Series guest stars included a hammy William Shatner, Farrah Fawcett Majors (the lead's extremely hot wife) and even Sonny Bono! The show kicked into high gear with the introduction of Lindsay Wagner during Season 2 as the Bionic Woman. Wagner would go off into her own series with her character, but the two would often do "crossover" episodes to help boost each other's ratings.

Getting this show finally on DVD has been a longtime coming, and there is a catch: Until October 2011, you can only buy it from Time Life at; a trip to Best Buy will not net you these DVDs.

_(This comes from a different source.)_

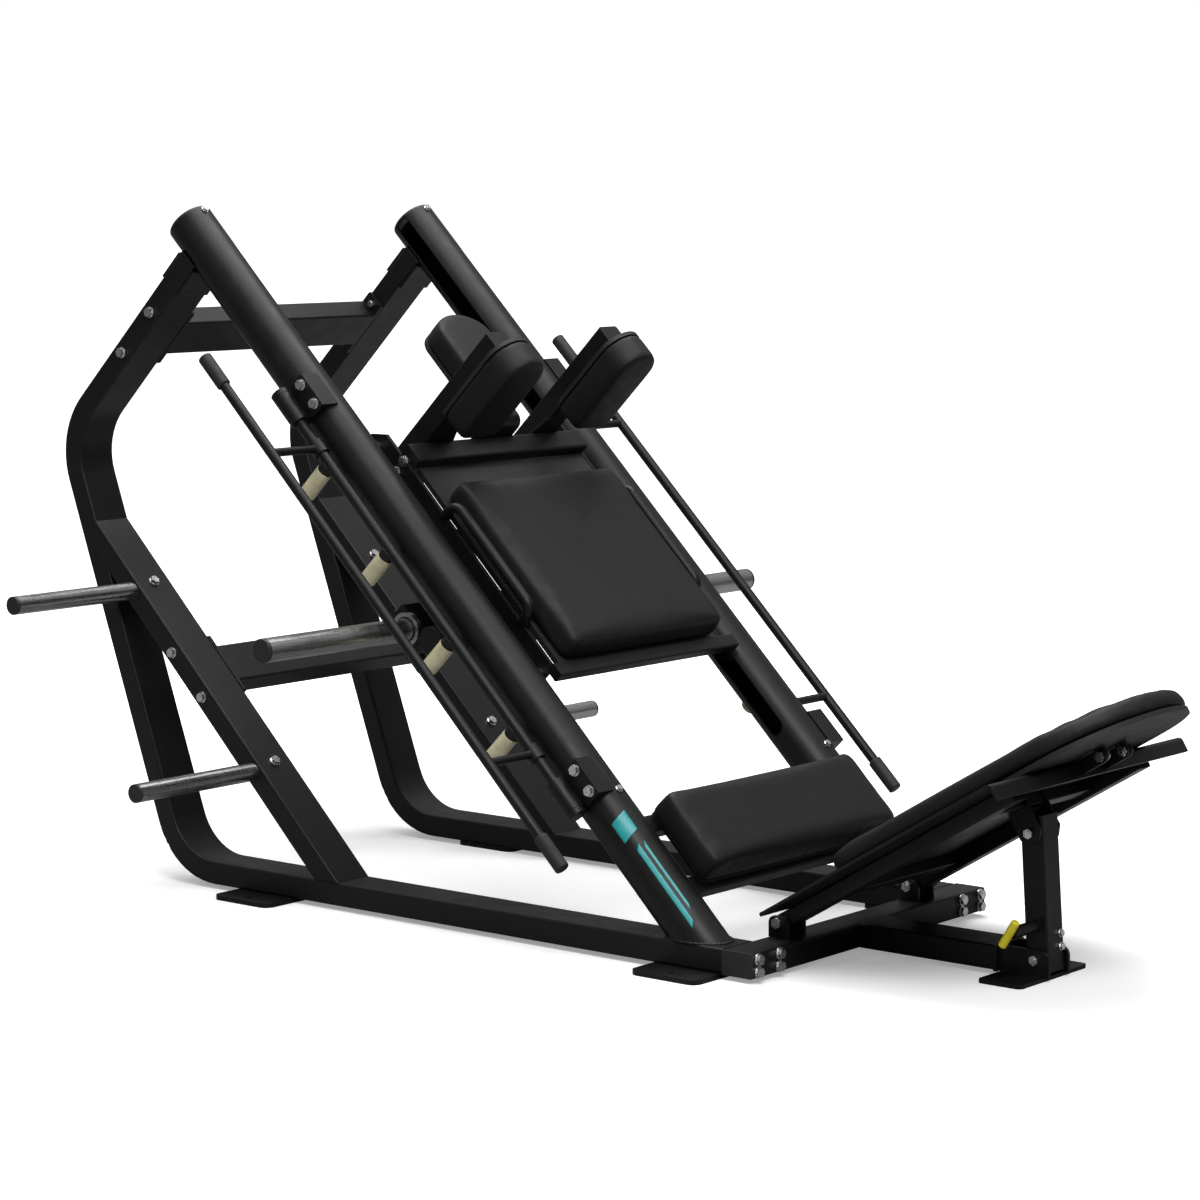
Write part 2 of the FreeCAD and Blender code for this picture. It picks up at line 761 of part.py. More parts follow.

SPECIAL FEATURES: The set includes all kinds of stuff, including new interviews with Majors and Wagner (who have both aged gracefully) and Richard Anderson, who played Oscar Goldman, Steve Austin's boss and keeper. There are also featurettes dealing with the creation of the series, the making of its awesome opening sequence, insight into the science of the show and much more. Each of the five seasons has special features included. Best of all, you get the reunion movies from the '80s, including Bionic Showdown: The Six Million Dollar Man and the Bionic Woman, co-starring an up-and-coming actress named Sandra Bullock as a paraplegic who gets bionic superpowers. Hey ... it's one of her better performances! (Actually ... it's not. I do jest.)

The Sound of Music: 45th Anniversary Edition (Blu-ray)





(OUT OF 10)

I used to get pissed when this film was on TV, because my parents always made the whole family watch it. I liked it the first time, but started to resent it the fourth or fifth time. After my dad managed to tape the damned thing, the tedium never ended.

Well, now that I am older and have built up a musical-theater immune system, I kind of enjoy it again. That first shot of Julie Andrews running around on a mountain is quite special, and the kids she baby-sits are kind of cute. I especially like the little one who falls asleep during "So Long, Farewell."

Best of all is getting to see Christopher Plummer melt, going from a total jerk to a nice guy who sings acoustic ditties and makes out with Andrews' almost-nun. I actually think he's the best thing in the movie. His dance number with Andrews is, shall we say, quite magical.

SPECIAL FEATURES: A commentary with Andrews and Plummer would be the highlight. An interactive viewing feature called "Your Favorite Things" offers up plenty of behind-the-scenes goodies. You also get a standard-DVD version of the film, and more.